>>>>>
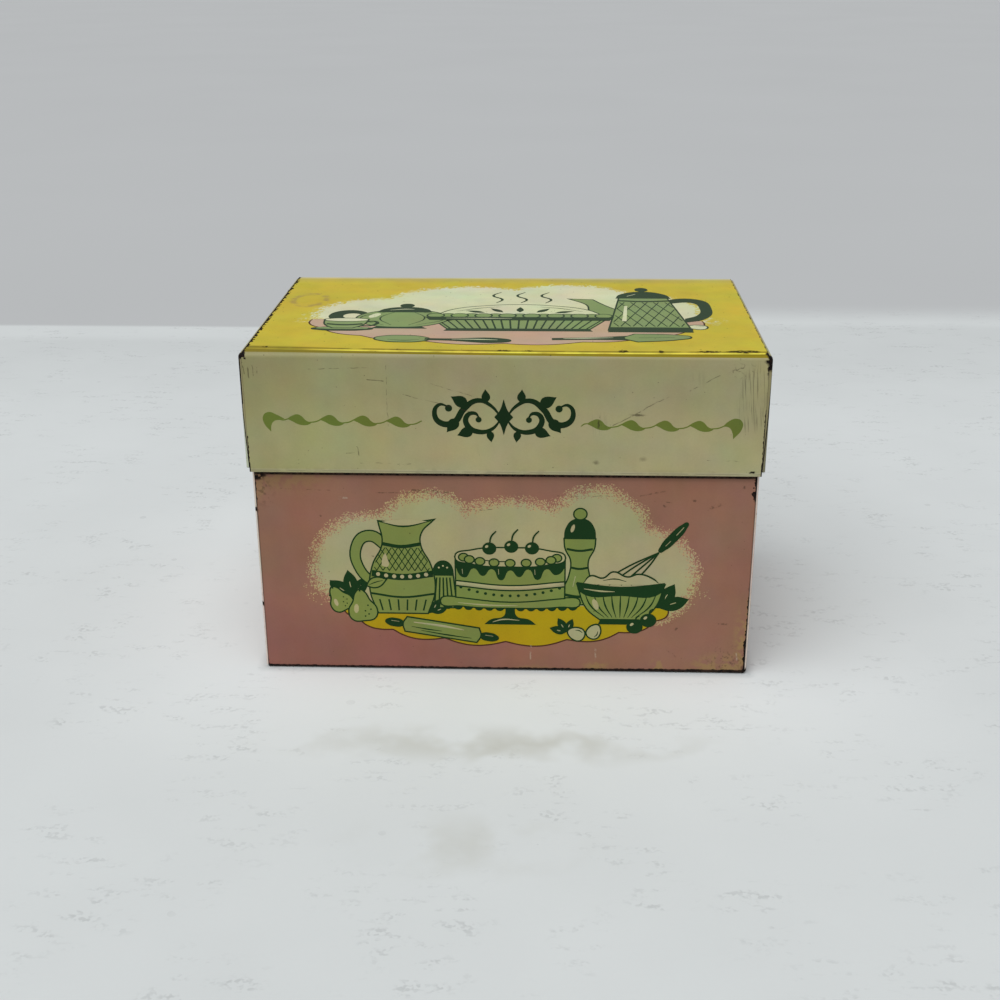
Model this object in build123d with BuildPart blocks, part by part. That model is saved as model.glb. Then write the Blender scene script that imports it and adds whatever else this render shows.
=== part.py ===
# Recipe card box of folded tinplate, in millimetres.
# A straight-sided body and a deep telescoping lid. Each is one wrapped sheet closed by two pressed
# end pans, whose flanges lie inside the sheet. The lid's back edge is rolled round a steel wire, and
# loops curled from the body's back panel hold that wire, so the two sheets make the hinge.
# +Z is up, the front faces -Y, and the origin is the middle of the underside.

from math import acos, degrees, radians, sin
import os

from build123d import *

os.makedirs("parts", exist_ok=True)

# ---- driving dimensions ----
lid_length = 134.0        # along X, over both end pans
lid_depth = 86.0          # along Y, over both skirts
overall_height = 90.0
lid_height = 32.0         # from the lid's lower edge to its top
sheet = 0.3               # tinplate
wall_gap = 0.9            # between the lid's inside and the body's outside
rim_rise = 6.0            # how far the body's rim stands up inside the lid

wrap_bend = 1.2           # outside radius where a wrap turns from wall to top or bottom
lid_pan_bend = 0.85       # outside radius round the face of a lid end pan
body_pan_bend = 0.5       # outside radius round the face of a body end pan
seam_crack = 0.1          # open line between a wrap's cut edge and a pan's bend
flange_width = 6.0        # how far a pan's flanges reach in under the wrap
flange_relief = 2.5       # flange cut away on each side of a pan's corner
lid_pan_rise = 0.8        # a lid pan's lower edge above the wrap's

hem_height = 3.0          # turned-in edges
hem_gap = 0.06            # daylight inside the fold
hem_clearance = 0.4       # between a hem and a flange that ends beside it

wire_radius = 0.8
wire_fit = 0.05           # radial play of the wire in the rolls
axis_rise = 0.35          # hinge axis above the lid's lower edge
hinge_length = 116.0      # rolled part of the lid's back edge
wire_end_gap = 0.3        # from the end of the wire to the end of the roll
roll_mouth = 60.0         # degrees left open between the roll's free edge and the skirt
loop_count = 3
loop_pitch = 42.0
loop_width = 14.0
loop_mouth = 52.0         # degrees left open between a loop's free edge and its root
loop_side_gap = 0.4       # play between a loop and the rolls beside it
window_gap = 0.45         # between a loop and the edge of its window in the skirt
stop_gap = 0.1            # between the roll and the back panel under it, where the open lid lands
slit_width = 0.8          # relief slits beside a loop's root and beside the rolled edge
slit_depth = 0.35         # below the start of the loop's bend
rim_landing = 0.8         # level stretch of the end rims beside the hinge
rim_slope = 6.0           # stretch of the end rims that climbs from there to full height

# ---- worked-out sizes ----
half_sheet = sheet / 2
body_length = lid_length - 2 * (sheet + wall_gap)
body_depth = lid_depth - 2 * (sheet + wall_gap)
lid_edge = overall_height - lid_height
rim_height = lid_edge + rim_rise
bend_radius = wrap_bend - half_sheet
fold_radius = (sheet + hem_gap) / 2

roll_radius = wire_radius + wire_fit + half_sheet
roll_outside = roll_radius + half_sheet
axis_y = lid_depth / 2 - roll_outside
axis_z = lid_edge + axis_rise
panel_top = axis_z - roll_outside - stop_gap
window_top = axis_z + roll_outside + window_gap
loop_places = [(i - (loop_count - 1) / 2) * loop_pitch for i in range(loop_count)]

# ---- body wrap: front, bottom and back in one sheet, with a hemmed rim and the hinge loops ----
body_wrap_length = body_length - 2 * (body_pan_bend + seam_crack)
body_front = half_sheet - body_depth / 2
body_back = -body_front
rim_fold = rim_height - fold_radius - half_sheet

# A loop's root swings off the back panel and onto the circle round the wire in one bend of that
# circle's own radius.
root_angle = degrees(acos((1 + (axis_y - body_back) / roll_radius) / 2))
root_start = axis_z - 2 * roll_radius * sin(radians(root_angle))
slit_bottom = root_start - slit_depth

with BuildPart() as body_wrap:
    with BuildSketch(Plane.YZ.offset(-body_wrap_length / 2)):
        with BuildLine():
            hem_y = body_front + 2 * fold_radius
            hem = Line((hem_y, rim_fold - hem_height), (hem_y, rim_fold))
            fold = JernArc(hem @ 1, hem % 1, fold_radius, 180)
            front = Line(fold @ 1, (body_front, wrap_bend))
            front_bend = JernArc(front @ 1, front % 1, bend_radius, 90)
            bottom = Line(front_bend @ 1, (body_back - bend_radius, half_sheet))
            back_bend = JernArc(bottom @ 1, bottom % 1, bend_radius, 90)
            Line(back_bend @ 1, (body_back, panel_top))
        trace(line_width=sheet)
    extrude(amount=body_wrap_length)

    # each loop's stretch of the panel is cut down to the root, a slit wider on both sides
    with BuildSketch(Plane.XZ.offset(-body_depth / 2)):
        for place in loop_places:
            with Locations((place, (panel_top + slit_bottom) / 2)):
                Rectangle(loop_width + 2 * slit_width, panel_top - slit_bottom)
    extrude(amount=sheet, mode=Mode.SUBTRACT)

    for place in loop_places:
        with BuildSketch(Plane.YZ.offset(place - loop_width / 2)):
            with BuildLine():
                root = Line((body_back, slit_bottom), (body_back, root_start))
                swing = JernArc(root @ 1, root % 1, roll_radius, root_angle)
                JernArc(swing @ 1, swing % 1, roll_radius, loop_mouth - 360)
            trace(line_width=sheet)
        extrude(amount=loop_width)

# ---- body end pans: face, flanges under the wrap, hemmed rim that drops to clear the hinge ----
pan_half = body_depth / 2 - sheet
pan_inner = body_length / 2 - flange_width
body_face = body_length / 2 - half_sheet
slope_foot = pan_half - rim_landing
slope_head = slope_foot - rim_slope
flange_top = rim_fold - hem_height - hem_clearance

with BuildPart() as body_end_right:
    with BuildSketch(Plane.YZ.offset(pan_inner)):
        with BuildLine():
            Polyline(
                (-pan_half, rim_fold),
                (-pan_half, sheet),
                (pan_half, sheet),
                (pan_half, panel_top),
                (slope_foot, panel_top),
                (slope_head, rim_fold),
                close=True,
            )
        make_face()
        fillet(vertices().group_by(Axis.Y)[0], body_pan_bend + sheet)
    extrude(amount=flange_width)

    face = faces().sort_by(Axis.X)[-1]
    fillet(face.edges().filter_by(lambda edge: edge.center().Z < panel_top - sheet), body_pan_bend)
    rim_faces = faces().filter_by(lambda side: side.normal_at().Z > sheet)
    offset(amount=-sheet, openings=[faces().sort_by(Axis.X)[0], *rim_faces])

    # the flanges stop short of the pressed corners, and the front one under the rim's hem
    with BuildSketch(Plane.YZ.offset(pan_inner)):
        with Locations((-pan_half, sheet), (pan_half, sheet)):
            Rectangle(2 * flange_relief, 2 * flange_relief)
        with Locations((-pan_half, flange_top)):
            Rectangle(2 * flange_relief, rim_height - flange_top, align=(Align.CENTER, Align.MIN))
    extrude(amount=flange_width - body_pan_bend, mode=Mode.SUBTRACT)

    with BuildSketch(Plane.XZ.offset(-slope_head)):
        with BuildLine():
            hem_x = body_face - 2 * fold_radius
            hem = Line((hem_x, rim_fold - hem_height), (hem_x, rim_fold))
            fold = JernArc(hem @ 1, hem % 1, fold_radius, -180)
            Line(fold @ 1, (body_face, rim_fold - sheet))
        trace(line_width=sheet)
    extrude(amount=slope_head + pan_half - flange_relief)

with BuildPart() as body_end_left:
    mirror(body_end_right.part, about=Plane.YZ)

# ---- lid wrap: front skirt, top and back skirt in one sheet, front hemmed, back rolled ----
lid_wrap_length = lid_length - 2 * (lid_pan_bend + seam_crack)
lid_front = half_sheet - lid_depth / 2
lid_back = -lid_front
lid_top = overall_height - half_sheet
skirt_fold = lid_edge + half_sheet + fold_radius
half_hinge = hinge_length / 2
half_slot = loop_width / 2 + loop_side_gap
roll_starts = [-half_hinge] + [place + half_slot for place in loop_places]
roll_ends = [place - half_slot for place in loop_places] + [half_hinge]

with BuildPart() as lid_wrap:
    with BuildSketch(Plane.YZ.offset(-lid_wrap_length / 2)):
        with BuildLine():
            hem_y = lid_front + 2 * fold_radius
            hem = Line((hem_y, skirt_fold + hem_height), (hem_y, skirt_fold))
            fold = JernArc(hem @ 1, hem % 1, fold_radius, -180)
            front = Line(fold @ 1, (lid_front, overall_height - wrap_bend))
            front_bend = JernArc(front @ 1, front % 1, bend_radius, -90)
            top = Line(front_bend @ 1, (lid_back - bend_radius, lid_top))
            back_bend = JernArc(top @ 1, top % 1, bend_radius, -90)
            Line(back_bend @ 1, (lid_back, window_top))
        trace(line_width=sheet)
    extrude(amount=lid_wrap_length)

    # the skirt's two ends run straight down past the roll, a slit away from it
    end_width = lid_wrap_length / 2 - half_hinge - slit_width
    with BuildSketch(Plane.XZ.offset(-lid_depth / 2)):
        for place in (-1, 1):
            with Locations((place * (lid_wrap_length - end_width) / 2, (window_top + lid_edge) / 2)):
                Rectangle(end_width, window_top - lid_edge)
    extrude(amount=sheet)

    # between the windows it is rolled forwards round the wire
    for start, end in zip(roll_starts, roll_ends):
        with BuildSketch(Plane.YZ.offset(start)):
            with BuildLine():
                skirt = Line((lid_back, window_top), (lid_back, axis_z))
                JernArc(skirt @ 1, skirt % 1, roll_radius, roll_mouth - 360)
            trace(line_width=sheet)
        extrude(amount=end - start)

# ---- lid end pans: face, flanges under the wrap, hemmed lower edge ----
lid_pan_half = lid_depth / 2 - sheet
lid_pan_inner = lid_length / 2 - flange_width
lid_face = lid_length / 2 - half_sheet
pan_fold = skirt_fold + lid_pan_rise
flange_foot = skirt_fold + hem_height + hem_clearance

with BuildPart() as lid_end_right:
    with BuildSketch(Plane.YZ.offset(lid_pan_inner)):
        with Locations((0, pan_fold)):
            Rectangle(2 * lid_pan_half, overall_height - sheet - pan_fold, align=(Align.CENTER, Align.MIN))
        fillet(vertices().group_by(Axis.Y)[-1], lid_pan_bend + sheet)
    extrude(amount=flange_width)

    face = faces().sort_by(Axis.X)[-1]
    fillet(face.edges().filter_by(lambda edge: edge.center().Z > pan_fold + sheet), lid_pan_bend)
    offset(amount=-sheet, openings=[faces().sort_by(Axis.X)[0], faces().sort_by(Axis.Z)[0]])

    # the flanges stop short of the pressed corners and above the skirt's hem
    with BuildSketch(Plane.YZ.offset(lid_pan_inner)):
        for side in (-1, 1):
            with Locations((side * lid_pan_half, overall_height - sheet)):
                Rectangle(2 * flange_relief, 2 * flange_relief)
            with Locations((side * lid_pan_half, flange_foot)):
                Rectangle(2 * flange_relief, flange_foot - lid_edge, align=(Align.CENTER, Align.MAX))
    extrude(amount=flange_width - lid_pan_bend, mode=Mode.SUBTRACT)

    with BuildSketch(Plane.XZ.offset(flange_relief - lid_pan_half)):
        with BuildLine():
            hem_x = lid_face - 2 * fold_radius
            hem = Line((hem_x, pan_fold + hem_height), (hem_x, pan_fold))
            fold = JernArc(hem @ 1, hem % 1, fold_radius, 180)
            Line(fold @ 1, (lid_face, pan_fold + sheet))
        trace(line_width=sheet)
    extrude(amount=2 * (lid_pan_half - flange_relief))

with BuildPart() as lid_end_left:
    mirror(lid_end_right.part, about=Plane.YZ)

# ---- hinge wire, through the rolls and the loops ----
wire_length = hinge_length - 2 * wire_end_gap

with BuildPart() as hinge_wire:
    with BuildSketch(Plane.YZ.offset(-wire_length / 2)):
        with Locations((axis_y, axis_z)):
            Circle(wire_radius)
    extrude(amount=wire_length)

pieces = {
    "body_wrap": body_wrap,
    "body_end_left": body_end_left,
    "body_end_right": body_end_right,
    "lid_wrap": lid_wrap,
    "lid_end_left": lid_end_left,
    "lid_end_right": lid_end_right,
    "hinge_wire": hinge_wire,
}
for name, piece in pieces.items():
    piece.part.label = name
    export_step(piece.part, f"parts/{name}.step")
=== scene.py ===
import math
import bpy
import bmesh
from mathutils import Matrix, Vector


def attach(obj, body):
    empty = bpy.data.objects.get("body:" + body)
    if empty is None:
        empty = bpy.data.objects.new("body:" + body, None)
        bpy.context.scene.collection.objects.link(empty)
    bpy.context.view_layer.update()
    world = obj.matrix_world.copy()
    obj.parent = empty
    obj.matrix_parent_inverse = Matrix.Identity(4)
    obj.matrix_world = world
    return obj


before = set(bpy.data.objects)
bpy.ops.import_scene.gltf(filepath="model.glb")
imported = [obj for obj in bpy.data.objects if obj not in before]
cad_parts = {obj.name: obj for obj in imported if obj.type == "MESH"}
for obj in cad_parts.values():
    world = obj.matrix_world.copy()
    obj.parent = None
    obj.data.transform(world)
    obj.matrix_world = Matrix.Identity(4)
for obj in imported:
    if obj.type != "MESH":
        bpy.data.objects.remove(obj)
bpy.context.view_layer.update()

# ---- Body sheet -------------------------------------------------------------------------------
# One strip of 0.3 mm tinplate, printed flat and then bent up into front, floor and back. The front
# has a pink ground with a cream cloud left bare for the picture, feathered by spattered ink; the
# inside is plain tin, and the hemmed rim turns the printed side inwards.
MM = 0.001
body_front = -41.8
body_bend = 1.2
sheet_half = 0.15
body_half_length = 65.2


def rgb(red, green, blue):
    """A paint colour from its 0 to 255 values, as a shader wants it."""
    return tuple(
        ((c / 255 + 0.055) / 1.055) ** 2.4 if c > 10 else c / 255 / 12.92
        for c in (red, green, blue)
    ) + (1.0,)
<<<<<
▶ [INSTRUCTIONS FOR THE TASK] Identify and copy the lines holding the word "imported".

▶ [REPLY TO THE EXERCISE]
imported = [obj for obj in bpy.data.objects if obj not in before]
cad_parts = {obj.name: obj for obj in imported if obj.type == "MESH"}
for obj in imported:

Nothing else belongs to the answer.